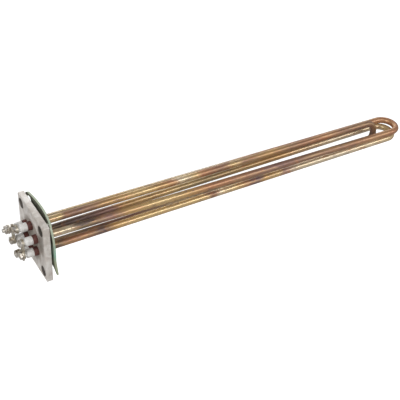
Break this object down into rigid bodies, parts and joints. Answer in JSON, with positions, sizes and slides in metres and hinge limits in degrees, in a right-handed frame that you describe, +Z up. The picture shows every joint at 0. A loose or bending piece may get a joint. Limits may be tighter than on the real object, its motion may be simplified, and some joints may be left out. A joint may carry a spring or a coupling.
{
  "type": "booster heating element",
  "caption": "Immersion heating element: hairpin sheathed tubes through a square bolted flange, with ceramic-insulated stud terminals and a warped sheet gasket",
  "frame": {"origin": "centre of the flange's rear face, the face that seals against the tank, in the middle of its bolt holes", "axes": "+X along the hairpin tubes, out of the flange into the tank; +Z up through the top terminal; +Y completes the right-handed set"},
  "size_m": [0.4722, 0.0641, 0.0637],
  "materials": {
    "flange_steel": "pale warm-grey machined steel, lightly ground, with a faint heat tint round the tubes",
    "gasket_rubber": "pale green-grey fibre and rubber sheet, darkened inside and along its edges",
    "braze": "dull yellow-grey brazing fillet",
    "sheath_alloy": "nickel alloy tube, annealed to brown, gold and violet oxide colours",
    "packed_powder": "pressed white magnesia powder",
    "coil_wire": "resistance wire",
    "stud_steel": "plated steel, slightly dulled",
    "end_seal": "dark red-brown moulded resin",
    "ceramic_bush": "white unglazed ceramic with grey handling marks",
    "strap_steel": "nickel-plated strip, yellowed",
    "washer_steel": "plated steel, bronze-grey",
    "nut_steel": "plated steel, bronze-grey"
  },
  "bodies": {
    "root": {"flange_plate": "flange_steel", "flange_gasket": "gasket_rubber", "braze_rings": "braze", "upper_sheath": "sheath_alloy", "upper_insulation": "packed_powder", "upper_coil": "coil_wire", "middle_sheath": "sheath_alloy", "middle_insulation": "packed_powder", "middle_coil": "coil_wire", "lower_sheath": "sheath_alloy", "lower_insulation": "packed_powder", "lower_coil": "coil_wire", "top_pin": "stud_steel", "top_seal": "end_seal", "top_insulator": "ceramic_bush", "far_upper_pin": "stud_steel", "far_upper_seal": "end_seal", "far_upper_insulator": "ceramic_bush", "far_lower_pin": "stud_steel", "far_lower_seal": "end_seal", "far_lower_insulator": "ceramic_bush", "bottom_pin": "stud_steel", "bottom_seal": "end_seal", "bottom_insulator": "ceramic_bush", "near_lower_pin": "stud_steel", "near_lower_seal": "end_seal", "near_lower_insulator": "ceramic_bush", "near_upper_pin": "stud_steel", "near_upper_seal": "end_seal", "near_upper_insulator": "ceramic_bush", "far_jumper": "strap_steel", "near_jumper": "strap_steel", "seat_washers": "washer_steel", "lock_washers": "washer_steel", "jumper_nuts": "nut_steel", "clamp_washers": "washer_steel", "supply_nut": "nut_steel"}
  },
  "joints": []
}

** Your objective **
Write out the listing once more, matching it exactly.

** Task response **
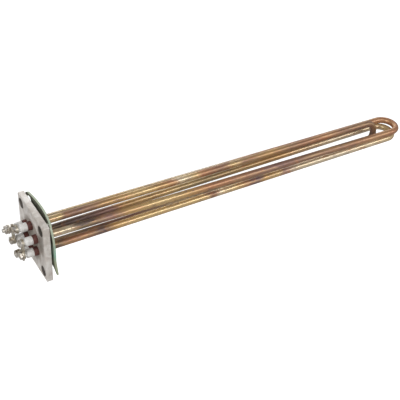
Break this object down into rigid bodies, parts and joints. Answer in JSON, with positions, sizes and slides in metres and hinge limits in degrees, in a right-handed frame that you describe, +Z up. The picture shows every joint at 0. A loose or bending piece may get a joint. Limits may be tighter than on the real object, its motion may be simplified, and some joints may be left out. A joint may carry a spring or a coupling.
{
  "type": "booster heating element",
  "caption": "Immersion heating element: hairpin sheathed tubes through a square bolted flange, with ceramic-insulated stud terminals and a warped sheet gasket",
  "frame": {"origin": "centre of the flange's rear face, the face that seals against the tank, in the middle of its bolt holes", "axes": "+X along the hairpin tubes, out of the flange into the tank; +Z up through the top terminal; +Y completes the right-handed set"},
  "size_m": [0.4722, 0.0641, 0.0637],
  "materials": {
    "flange_steel": "pale warm-grey machined steel, lightly ground, with a faint heat tint round the tubes",
    "gasket_rubber": "pale green-grey fibre and rubber sheet, darkened inside and along its edges",
    "braze": "dull yellow-grey brazing fillet",
    "sheath_alloy": "nickel alloy tube, annealed to brown, gold and violet oxide colours",
    "packed_powder": "pressed white magnesia powder",
    "coil_wire": "resistance wire",
    "stud_steel": "plated steel, slightly dulled",
    "end_seal": "dark red-brown moulded resin",
    "ceramic_bush": "white unglazed ceramic with grey handling marks",
    "strap_steel": "nickel-plated strip, yellowed",
    "washer_steel": "plated steel, bronze-grey",
    "nut_steel": "plated steel, bronze-grey"
  },
  "bodies": {
    "root": {"flange_plate": "flange_steel", "flange_gasket": "gasket_rubber", "braze_rings": "braze", "upper_sheath": "sheath_alloy", "upper_insulation": "packed_powder", "upper_coil": "coil_wire", "middle_sheath": "sheath_alloy", "middle_insulation": "packed_powder", "middle_coil": "coil_wire", "lower_sheath": "sheath_alloy", "lower_insulation": "packed_powder", "lower_coil": "coil_wire", "top_pin": "stud_steel", "top_seal": "end_seal", "top_insulator": "ceramic_bush", "far_upper_pin": "stud_steel", "far_upper_seal": "end_seal", "far_upper_insulator": "ceramic_bush", "far_lower_pin": "stud_steel", "far_lower_seal": "end_seal", "far_lower_insulator": "ceramic_bush", "bottom_pin": "stud_steel", "bottom_seal": "end_seal", "bottom_insulator": "ceramic_bush", "near_lower_pin": "stud_steel", "near_lower_seal": "end_seal", "near_lower_insulator": "ceramic_bush", "near_upper_pin": "stud_steel", "near_upper_seal": "end_seal", "near_upper_insulator": "ceramic_bush", "far_jumper": "strap_steel", "near_jumper": "strap_steel", "seat_washers": "washer_steel", "lock_washers": "washer_steel", "jumper_nuts": "nut_steel", "clamp_washers": "washer_steel", "supply_nut": "nut_steel"}
  },
  "joints": []
}